Tagged as: Sex, The ex-factor, Troubled relationships<< Previous question   Next question >>
Question - (20 January 2010) 4 Answers - (Newest, 20 January 2010)
A female United States age 30-35, *oX15 writes:

At one time, I was close with this guy. We were constantly in touch, whether it be online, texting, talking on the phone, or meeting up. I tried my hardest not to open up to this guy too much. But I couldn't help but trust him.

First we started out just talking. Then one day we hugged and wouldn't let go. Then we kissed. Finally, we had sex.

Afterward, it was strange. It was like we both didn't know how to act around each other. He tried to be normal, while I couldn't help but think of how i regretted it. I mean, things had changed, and I could feel it. He quit talking to me as much. The things we do talk about are impersonal and generic.
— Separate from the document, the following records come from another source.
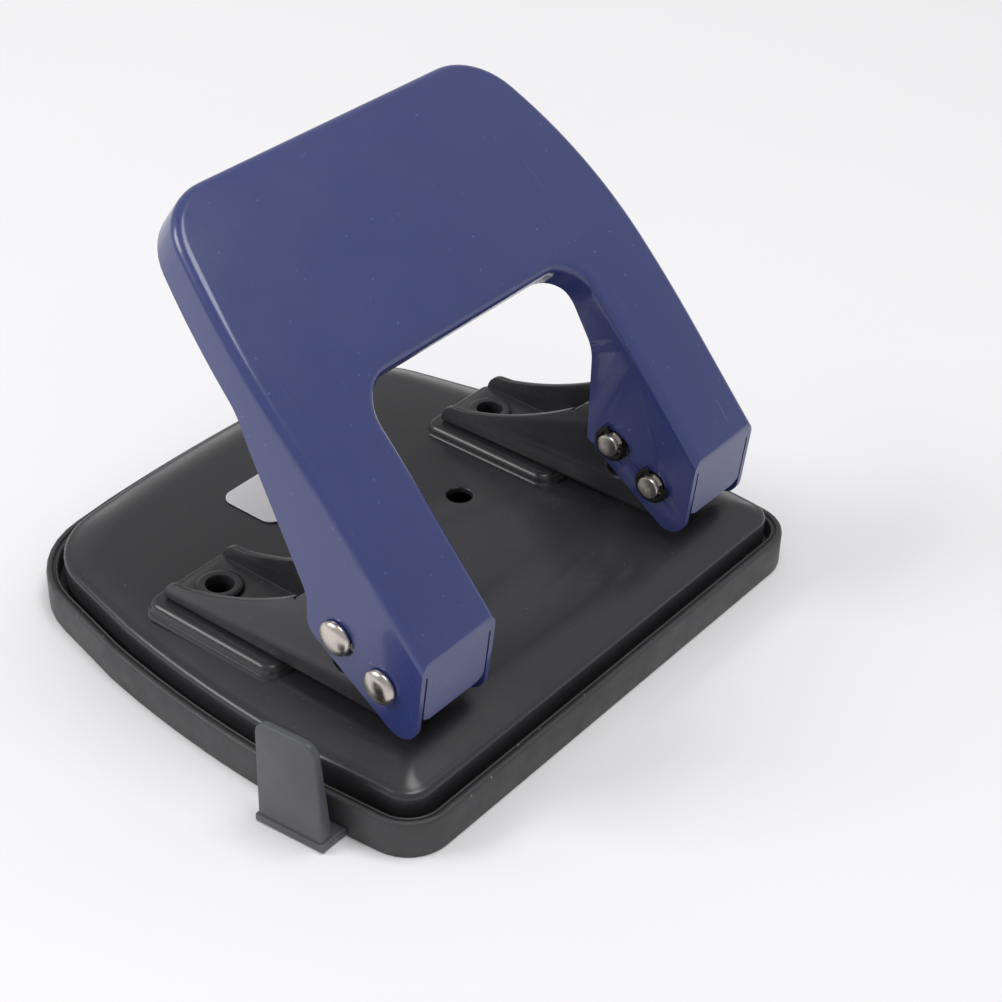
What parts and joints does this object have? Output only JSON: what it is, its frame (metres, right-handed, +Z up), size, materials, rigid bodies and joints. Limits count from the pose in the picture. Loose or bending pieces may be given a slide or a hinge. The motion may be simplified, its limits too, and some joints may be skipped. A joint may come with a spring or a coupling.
{
  "type": "hole punch",
  "caption": "Desk paper punch with a folding painted steel handle, punch units on a pressed base plate, a sliding paper gauge and a clip-on chip tray.",
  "frame": {"origin": "on the table, in the middle of the width, straight below the line where the paper's edge stops", "axes": "+Z up; +X along the row of holes, the paper gauge's tab is on -X; +Y towards the back, under the grip; the paper enters from -Y"},
  "size_m": [0.1294, 0.1133, 0.0951],
  "materials": {
    "blue_paint": "satin",
    "dark_grey_paint": "satin",
    "black_plastic": "satin",
    "grey_plastic": "satin",
    "nickel": "satin",
    "black_steel": "satin",
    "steel": "satin",
    "white_label": "satin"
  },
  "bodies": {
    "tray": {"chip_tray": "black_plastic"},
    "frame": {"base_plate": "dark_grey_paint", "label": "white_label", "bracket_left": "dark_grey_paint", "bracket_right": "dark_grey_paint", "die_left": "steel", "die_right": "steel", "front_eyelet_left": "dark_grey_paint", "front_eyelet_right": "dark_grey_paint", "rear_eyelet_left": "dark_grey_paint", "rear_eyelet_right": "dark_grey_paint", "pivot_pin_left": "nickel", "pivot_pin_right": "nickel", "pivot_clip_left": "black_steel", "pivot_clip_right": "black_steel", "spring_left": "steel", "spring_right": "steel"},
    "gauge": {"paper_gauge": "grey_plastic"},
    "lever": {"handle": "blue_paint"},
    "left_punch": {"punch_left": "steel", "drive_pin_left": "nickel", "drive_clip_left": "black_steel"},
    "right_punch": {"punch_right": "steel", "drive_pin_right": "nickel", "drive_clip_right": "black_steel"}
  },
  "joints": [
    {"name": "tray_release", "type": "slide", "parent": "tray", "child": "frame", "axis": [0, 0, 1], "range_m": [0, 0.04]},
    {"name": "gauge_slide", "type": "slide", "parent": "tray", "child": "gauge", "axis": [-1, 0, 0], "range_m": [0, 0.08]},
    {"name": "handle_hinge", "type": "hinge", "parent": "frame", "child": "lever", "pos_m": [0, -0.025, 0.0258], "axis": [-1, 0, 0], "range_deg": [0, 34], "stiffness_Nm_per_rad": 1.2, "springref_deg": -20.05},
    {"name": "left_stroke", "type": "slide", "parent": "frame", "child": "left_punch", "axis": [0, 0, -1], "range_m": [0, 0.0064], "deforming": ["spring_left"]},
    {"name": "right_stroke", "type": "slide", "parent": "frame", "child": "right_punch", "axis": [0, 0, -1], "range_m": [0, 0.0064], "deforming": ["spring_right"]}
  ],
  "couplings": [
    {"joint": "left_stroke", "follows": "handle_hinge", "m_per_rad": 0.010762},
    {"joint": "right_stroke", "follows": "handle_hinge", "m_per_rad": 0.010762}
  ]
}
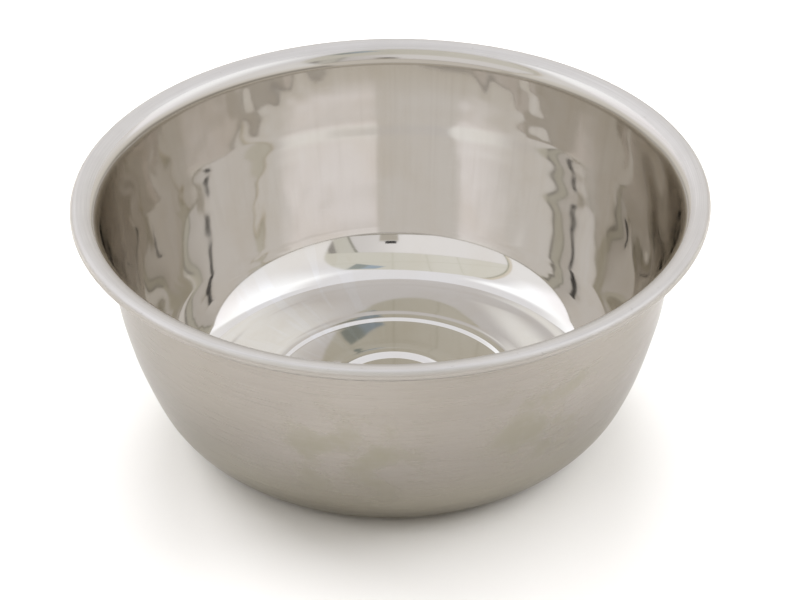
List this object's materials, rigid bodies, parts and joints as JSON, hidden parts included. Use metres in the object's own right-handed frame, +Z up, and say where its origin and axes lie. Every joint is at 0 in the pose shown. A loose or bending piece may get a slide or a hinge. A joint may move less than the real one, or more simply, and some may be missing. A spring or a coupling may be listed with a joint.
{
  "type": "mixing bowl",
  "caption": "Round deep stainless steel mixing bowl with a rolled rim, tapering wall and flat ringed base, for mixing and holding food.",
  "frame": {"origin": "centre of the underside of the base, in the plane the bowl stands on", "axes": "+Z up along the bowl's axis, out of its mouth; X and Y in the base plane, with no preferred direction"},
  "size_m": [0.32, 0.32, 0.127],
  "materials": {
    "rim_steel": "fine satin, brushed around the rim",
    "wall_steel": "near-mirror polish inside, fine circumferential satin outside",
    "base_steel": "near-mirror polish inside, fine circumferential satin outside"
  },
  "bodies": {
    "root": {"rolled_bead": "rim_steel", "flared_lip": "rim_steel", "upper_wall": "wall_steel", "lower_wall": "wall_steel", "base_shoulder": "wall_steel", "base_corner": "base_steel", "base_outer_flat": "base_steel", "base_outer_bead": "base_steel", "base_middle_flat": "base_steel", "base_inner_bead": "base_steel", "base_centre_disc": "base_steel"}
  },
  "joints": []
}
So this past weekend, I was hanging out with my ex at this party. He was there with his on-off girlfriend. Automatically, he assumed me and my ex were back together. But he was there with her. Now he hasn't talked to me. Usually he comes to visit me when he's in the area, and now he hasn't.

I hate that i got played. I can't believe how easy it was for him. I can't believe a guy would go through so much trouble, pretending he cared, getting to know me, and all of that, just to get in my pants.

I would like to believe that he didn't do all of this just to achieve that, but it's hard not to when he doesn't even act like he cares anymore. Plus, he thinks I'm with my ex and that is not the case. I guess I'm just ranting or searching for some sort of advice or guidance here. I know I've been played. How do I redeem myself?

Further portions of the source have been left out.